Here are the songs that I predict will win: “Happy Happy happy birthday!” Superpsyched for your birthday and one of the longer songs (either “Older than Dirt“ or Chris Trapper’s Birthday).
The grand prize should go either to Superpsyched or “Happy happy happy birthday” because either song does exactly what a birthday song should do. Interestingly, both songs have multiple verses (which is NOT something you would expect for a birthday song), but the chorus for both songs are easy to remember.
Finally, I should mention something interesting about the Danimals. Apparently they write and sing a LOT of different birthday songs. I think they write custom songs for people on special occasions. They have 2 versions of the same song: a clean version (“Super-psyched”) and a not-so-clean version (“F*****ing psyched”).
By the way, here's a Youtube vid of the Danimals singing another version of the same song (albeit with more colorful language!)
Congrats to all, and thank you for helping me never to sing that #$#$#$$## Birthday song again!
From the shocking & screaming of Glass Candy to gravelly/poetic urgency of Kristin Hersh to the furious post-Soviet post-Zemfira popsa of Muha, to the dreamy Didoesque fill-a-roomable Christina Courtin to the Japan-robotic ironic mutterings of Puma Mimi, the estrogen count on this playlist is balanced by the rowdy rocking machine called the Franks and the hazy low-fi psychodelica of Smersh. Enjoy and Bjork, we no longer need you! (More AFSE playlists by idiotprogrammer)

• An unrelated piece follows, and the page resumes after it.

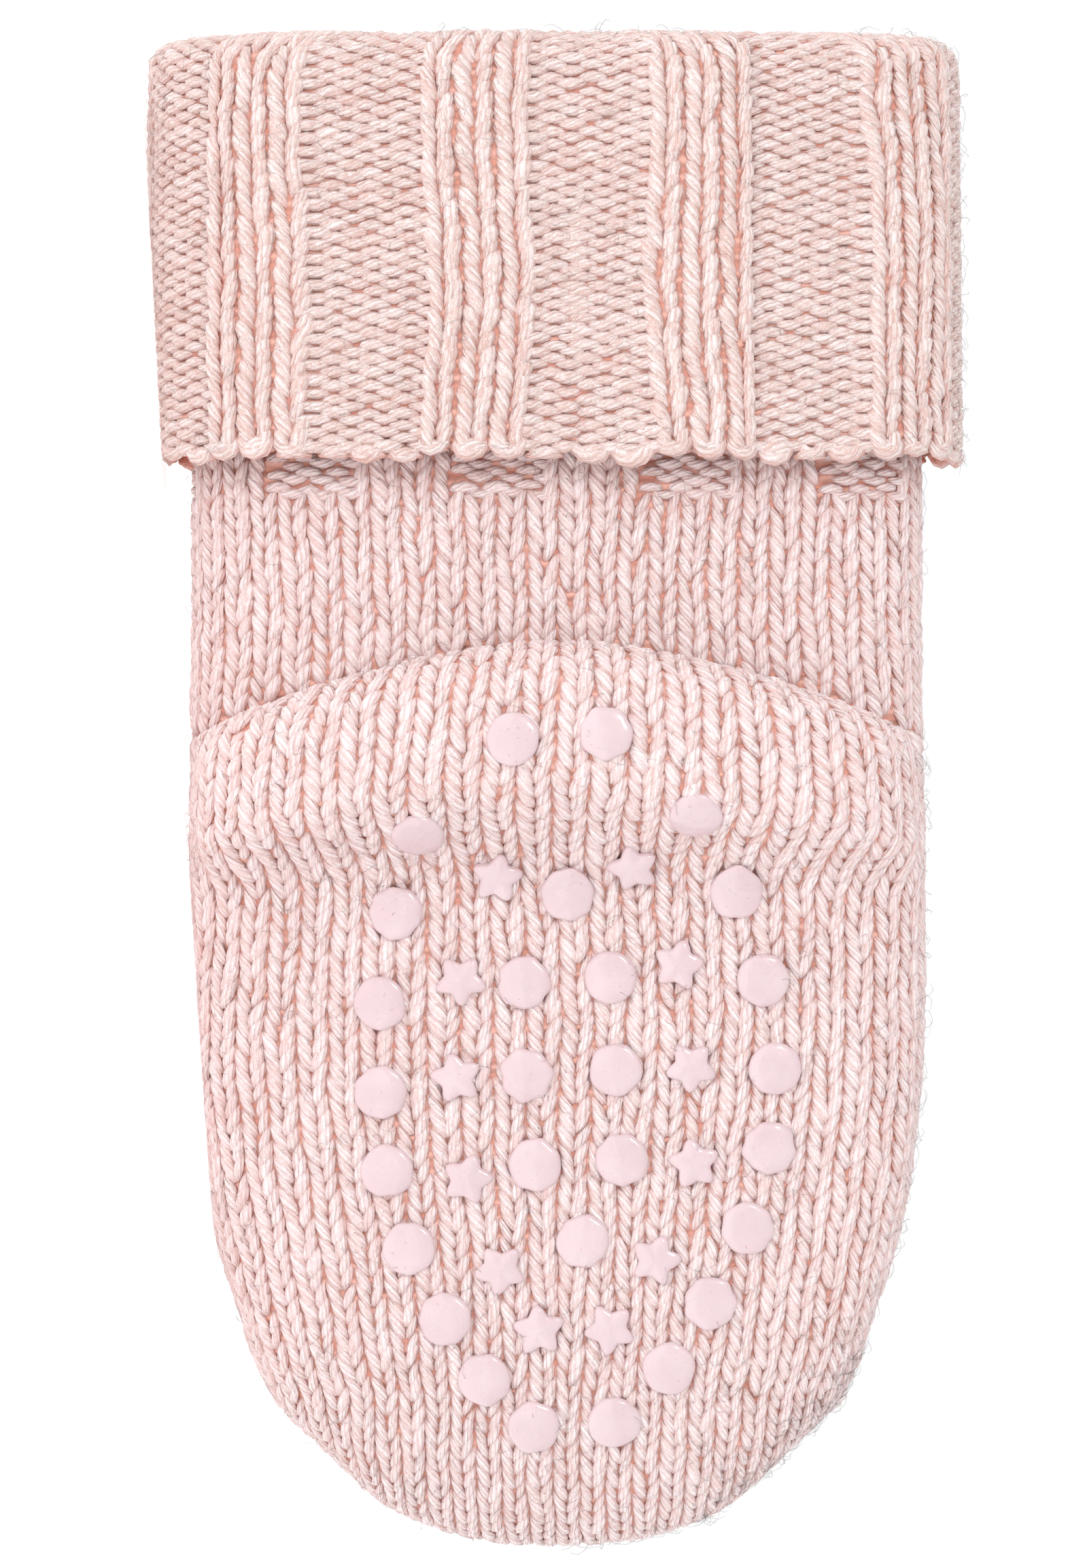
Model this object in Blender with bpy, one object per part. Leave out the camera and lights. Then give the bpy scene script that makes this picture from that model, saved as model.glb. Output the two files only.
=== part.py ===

Slow otherwordly meandering through the dissonant terrain of jazz, electronica and a few other surprises. Coming next: something more upbeat!
Sometimes music tends to keep going on and on...without really reducing your enjoyment. Here are some samples. I left 2 20 minute pieces for the end (including the incredible experimental improvisation Tenebroso by Squadra Omega. You have a traditional techno sound (Jurek Raben), an eerie dream piece (Phone), tranquil piano (Fabrizio Paterlini), rowdy Latin-flavored jazz (Har-You Percussion Group), gentle percolations (Marco Kalnenek) and gentle singing with low-key guitars (Giraffe). Lots of repetition, but no monotony.
Here I highlight songs whose vocals have an attitude -- rebellious, rowdy, melancholy, silly. Leading the pack are two great hiphop mixes by Ethx with a social message, Russian Zemfira-like funkiness by Muha, angsty (and always-surprising) Josh Woodward, edgy Canadian hiphop from Audible Intelligence and hazy strummming by Dallas Kinkaid. Counterpointing the rhythmic hiphopping is Major Major's muted anger, the nonchalant Steadman and Sleeping Life's soft and cynical "Love is an Eternal Lie." Yes, there's something for everyone!
This mix is supposed to be more danceable and have more industrial/mechanical sounds, but I veered off topic a bit, gave it a little whimsical glitch. Get a load of that Bud Melvin; psychodelic chip music with a banjo? Sad Robot is a great easy to sing song. John Ellis's Stuttergun is more techno. By the way, I did an interview with the elusive VAE (aka Aleksi Virtu -- not his real name, but a joke on another performer with the same name in his Finnish homeland). His free album is not to be missed. And Gorowski's Of the Sky definitely could have been composed by VAE. (Goworski apparently has 5 albums and 40 tracks on FMA, so he's definitely worth investigating. Enjoy!
Some upbeat and generally light-hearted tracks. More pop than rock, but still some oddballs thrown in for good measure (Airplane on the Highway didn't exactly fit the mood, but oh, well).
Songs that are philosophical either in tone or by theme (or both). First half is guitar-based (starting with the hardnosed thrumming of Brad Sucks). The second half has slower songs, with a more elegiac tone and an electronic sound. Hey, even Kiss recorded "Beth"; hard rock must get dull for rock bands after a while. enjoy!